▶ [Information provided]:

>>>

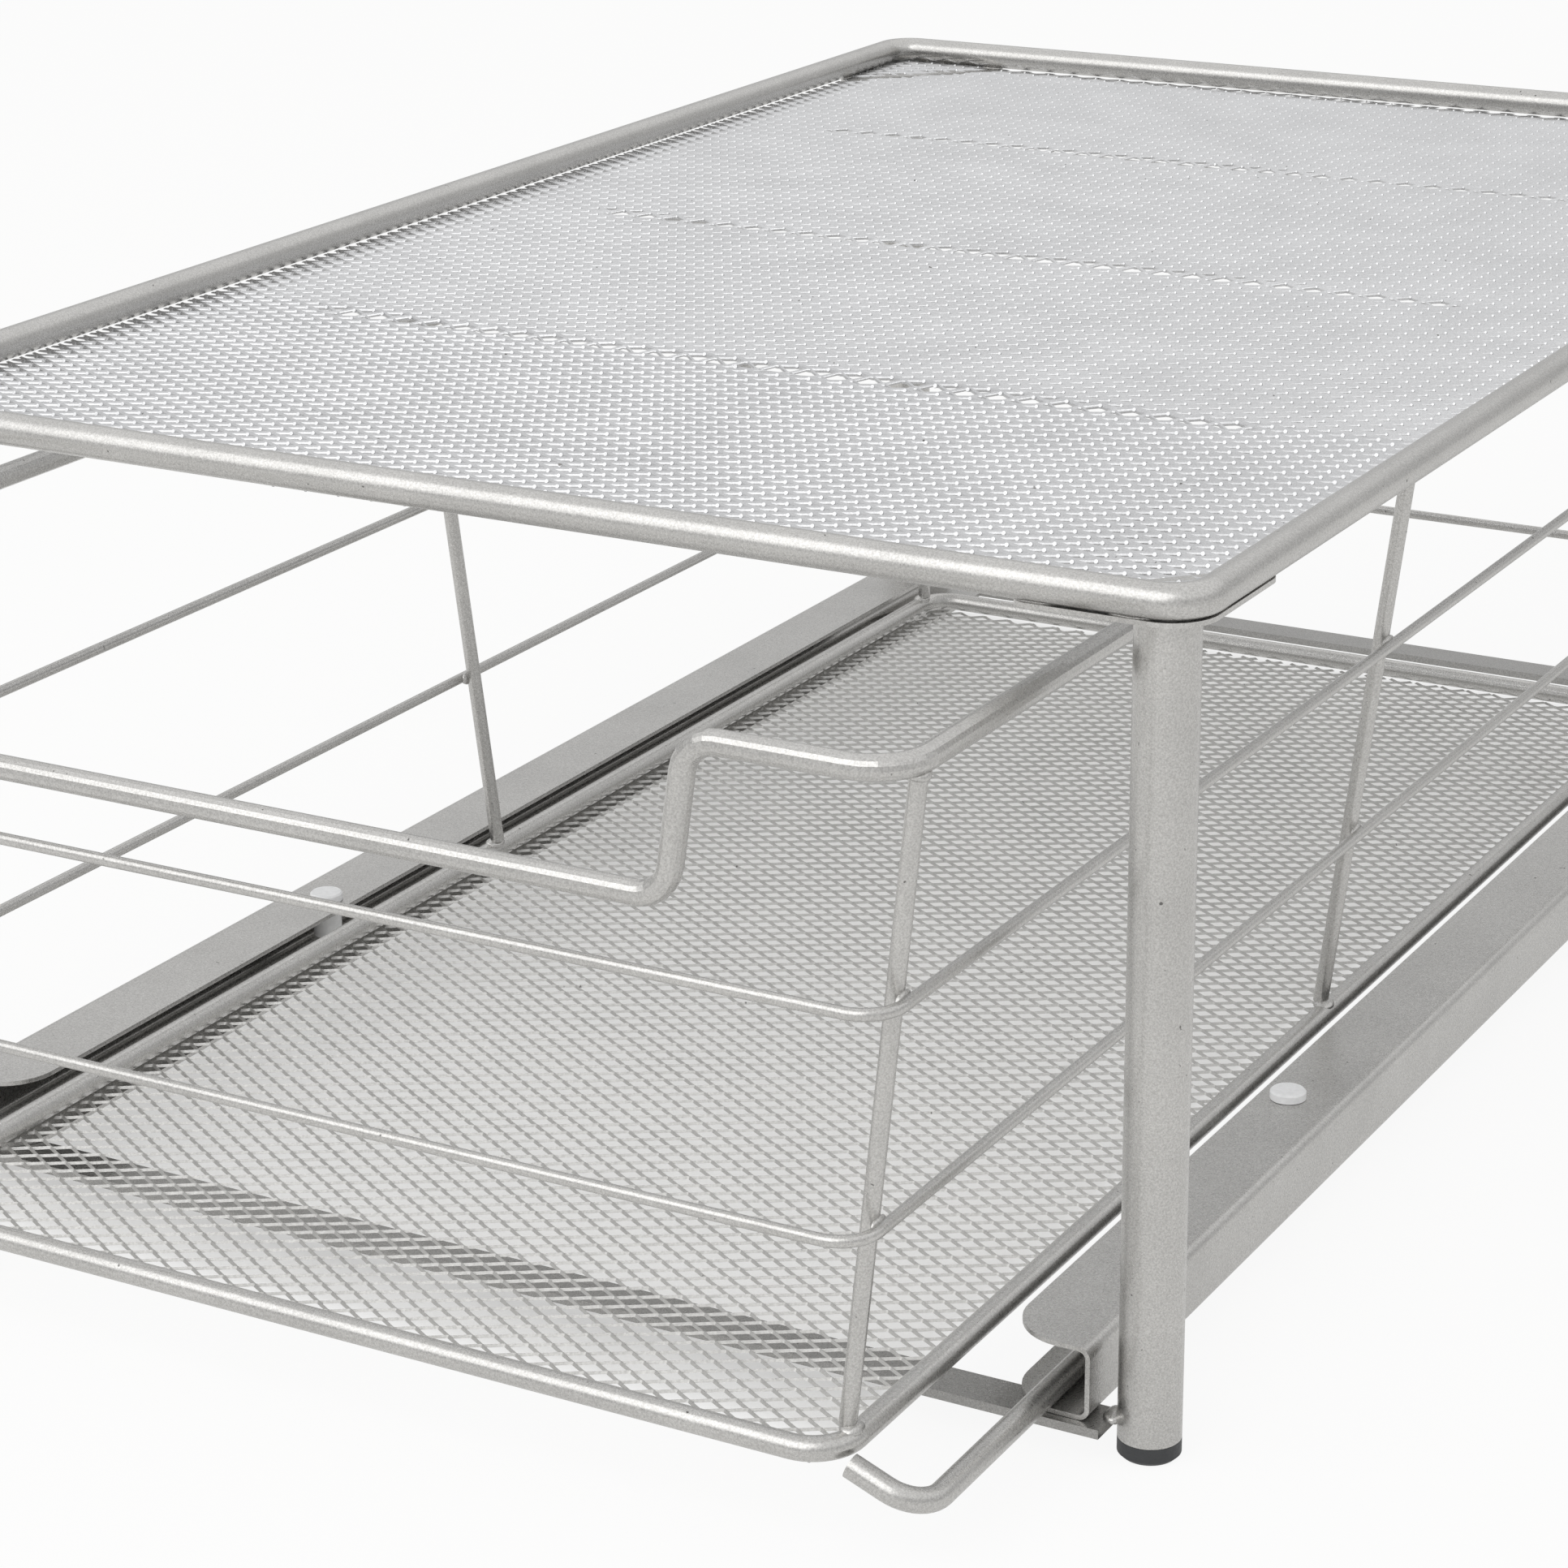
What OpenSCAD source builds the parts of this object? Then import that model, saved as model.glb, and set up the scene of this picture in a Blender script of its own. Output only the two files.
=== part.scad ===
// Sliding drawer organizer. A wire drawer with a mesh floor runs in two channel rails,
// below a mesh shelf that stands on four tube legs. The front faces -Y and +Z is up.
// Welded pieces are separate solids that stop a weld gap short of each other.

/* [Overall] */
// Width over the shelf's rim wire
overall_w = 324; // [300:1:360]
// Depth of the frame, which the shut drawer matches
overall_l = 498; // [450:1:560]
// Height of the shelf's rim wire above the ground
overall_h = 180; // [165:1:220]
// How far the drawer is drawn out
pull = 58; // [0:1:300]

/* [Shelf] */
// Diameter of the shelf's rim wire
shelf_rim_d = 7; // [6:0.5:8]
// Bend radius of the shelf's rim wire, to its centre line
shelf_bend_r = 8; // [6:0.5:12]
// Overall thickness of the expanded mesh sheets
mesh_t = 0.8; // [0.6:0.1:1.4]
// How far a mesh sheet's edge stays inside the centre line of its rim wire
mesh_inset = 1; // [0:0.25:1.5]
// Length of a gap in the mesh, centre to centre across the width
cell_l = 50; // [45:1:70]
// Width of a strand between two gaps
strand_w = 4; // [2:0.5:6]
// Distance from the front run of the rim wire to the first pressed bead
bead_setback = 132; // [120:1:150]
// Distance from one pressed bead to the next
bead_pitch = 125.2; // [100:0.1:130]
// Width of a pressed bead
bead_w = 6.5; // [6:0.5:12]
// Depth of a pressed bead
bead_depth = 1.5; // [0.75:0.25:2]
// Distance from a side run of the rim wire to the end of a bead
bead_margin = 39; // [25:1:60]

/* [Gussets and legs] */
// Thickness of a corner gusset
gusset_t = 1; // [0.8:0.1:2]
// Arm of a gusset across the width, from the gusset's own outer edge
gusset_arm_w = 38; // [32:1:50]
// Arm of a gusset along the depth, from the gusset's own outer edge
gusset_arm_l = 39; // [32:1:60]
// Radius at the end of a gusset's arm
gusset_end_r = 4; // [2:0.5:6]
// How far a gusset's edge stays inside the rim wire's outer side
gusset_inset = 1.8; // [1:0.2:3]
// Diameter of a leg tube
leg_d = 12.7; // [11:0.1:15]
// Wall of a leg tube
leg_wall = 1; // [0.8:0.1:1.5]
// Distance from the rim wire's centre line to a leg's axis
leg_inset = 8.5; // [8:0.25:12]
// Height of a foot cap below the tube
foot_h = 3.8; // [3:0.2:6]
// Length of a foot cap's stem inside the tube
foot_stem_l = 12; // [8:1:20]
// Chamfer round the sole of a foot cap
foot_chamfer = 0.8; // [0.4:0.1:1.5]

/* [Rails] */
// Width of a cross bar, along the depth
bar_w = 10; // [8:0.5:14]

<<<

Go through the listing above and pull out each line containing the word "that".

▶ [Answer in full]:
What OpenSCAD source builds the parts of this object? Then import that model, saved as model.glb, and set up the scene of this picture in a Blender script of its own. Output only the two files.
// below a mesh shelf that stands on four tube legs. The front faces -Y and +Z is up.
// Welded pieces are separate solids that stop a weld gap short of each other.